The second case is Cirilli v. Bronk (In re Bronk), 444 B.R. 902 (Bankr. W.D. Wis. 2011).
In this case, the debtor had a considerable amount of non-exempt assets, owing partly to his residence which was owned free and clear of any mortgages. Prior to filing his case, he took a mortgage out on the home to reduce equity, and converted the cash he received from the mortgage into college savings plans (EdVest accounts) for his grandchildren, which he could exempt.
What is described above is one of the more extreme examples I’ve read of “exemption planning” which converts non-exempt assets into exempt assets. Does that seem wrong to you? It is. You can be denied discharge for these transfers if it can be shown that you intended to hinder, delay, or defraud creditors. Curiously enough, the court held in this particular case that there was insufficient evidence to prove fraud – presumably because either not all elements were proven or the trustee did not meet his burden of proof.
Nevertheless, this is a practice I hear about repeatedly from my clients who have non-exempt assets, and this is why I discourage the practice of intentionally converting non-exempt assets into exempt assets.
Though the debtor in this case retained his discharge, he wasn’t completely off the hook, and in that sense, there is some justice in this case. (Although the way in which the debtor was nailed doesn’t seem to make much sense, either.)
The court held that the debtor could not exempt the EdVest accounts because the exemption statute Wis.

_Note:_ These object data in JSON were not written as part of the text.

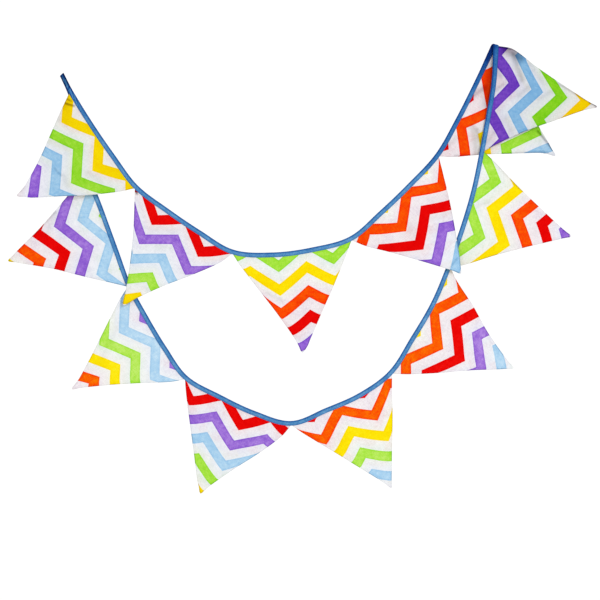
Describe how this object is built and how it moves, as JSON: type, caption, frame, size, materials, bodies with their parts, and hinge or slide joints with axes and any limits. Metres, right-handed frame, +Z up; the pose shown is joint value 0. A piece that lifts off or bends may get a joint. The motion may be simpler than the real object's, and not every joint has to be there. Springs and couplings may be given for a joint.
{
  "type": "fabric bunting",
  "caption": "String of triangular double-layer pennants in zigzag-striped cotton, sewn into a folded binding tape and hung as a doubled swag.",
  "frame": {"origin": "top of the binding where it doubles over the right hanging point", "axes": "+X to the right of a viewer facing the front, +Y away from that viewer, +Z up; the cloth hangs near the plane Y = 0"},
  "size_m": [0.999, 0.025, 0.7647],
  "materials": {
    "printed_cotton": "matt plain-weave cotton, white, printed with zigzag stripes",
    "blue_cotton": "matt folded cotton binding, mid blue"
  },
  "bodies": {
    "root": {"binding": "blue_cotton", "pennant_01": "printed_cotton", "pennant_02": "printed_cotton", "pennant_03": "printed_cotton", "pennant_04": "printed_cotton", "pennant_05": "printed_cotton", "pennant_06": "printed_cotton", "pennant_07": "printed_cotton", "pennant_08": "printed_cotton", "pennant_09": "printed_cotton", "pennant_10": "printed_cotton", "pennant_11": "printed_cotton", "pennant_12": "printed_cotton"}
  },
  "joints": []
}
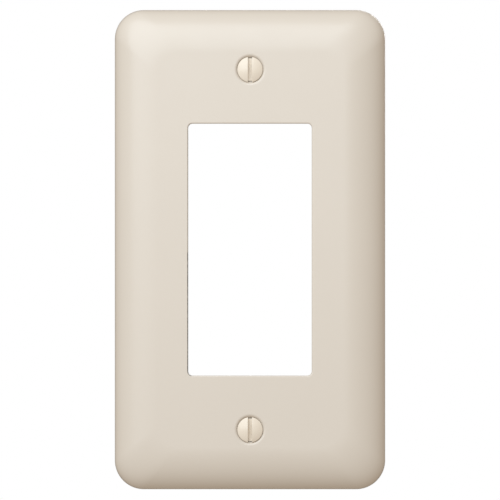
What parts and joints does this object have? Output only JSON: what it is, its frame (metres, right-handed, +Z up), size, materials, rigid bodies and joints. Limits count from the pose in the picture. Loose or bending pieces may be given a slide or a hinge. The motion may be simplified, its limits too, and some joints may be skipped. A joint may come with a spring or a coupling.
{
  "type": "wall switch plate",
  "caption": "Stamped steel wall switch plate with a rolled border, a rectangular opening for a rocker switch, and slotted oval-head screws.",
  "frame": {"origin": "middle of the rectangular opening, in the wall plane that the plate's rear rim rests on; it is also the middle of the whole assembly's box", "axes": "+Z up the wall, the front faces -Y, +Y points into the wall, +X to the right as seen from the front"},
  "size_m": [0.0728, 0.0167, 0.129],
  "materials": {
    "plate_enamel": "semi-gloss light almond baked enamel on sheet steel",
    "screw_enamel": "glossier and slightly creamier almond enamel on the head, over a zinc-plated steel screw"
  },
  "bodies": {
    "plate": {"cover_plate": "plate_enamel"},
    "top_screw": {"upper_screw": "screw_enamel"},
    "bottom_screw": {"lower_screw": "screw_enamel"}
  },
  "joints": [
    {"name": "upper_screw_withdrawal", "type": "slide", "parent": "plate", "child": "top_screw", "axis": [0, -1, 0], "range_m": [0, 0.0165]},
    {"name": "lower_screw_withdrawal", "type": "slide", "parent": "plate", "child": "bottom_screw", "axis": [0, -1, 0], "range_m": [0, 0.0165]}
  ]
}
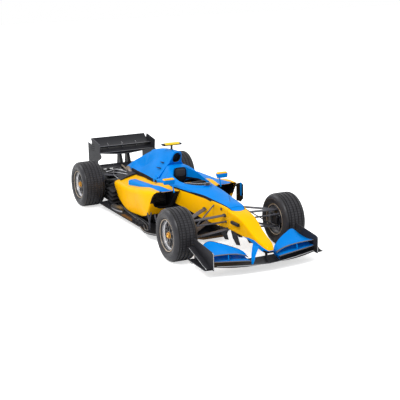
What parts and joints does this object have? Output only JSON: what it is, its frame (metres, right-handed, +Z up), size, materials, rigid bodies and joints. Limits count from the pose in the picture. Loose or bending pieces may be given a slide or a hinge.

Stat. § 815.18 only covers the beneficiary’s interest in the account. In other words, if the grandchildren had filed for bankruptcy, they would be able to exempt the EdVest accounts, but the creator of the account (the debtor in this case) could not.
The reason this is odd is because the money in an EdVest account is completely in the control of the creator. The beneficiaries cannot touch the funds.
Lesson: Don’t convert assets from one form to another – you could be denied discharge for fraud. And if you are the creator of an EdVest account, you may encounter exemption issues.
This case has been followed by the Northern District of Illinois.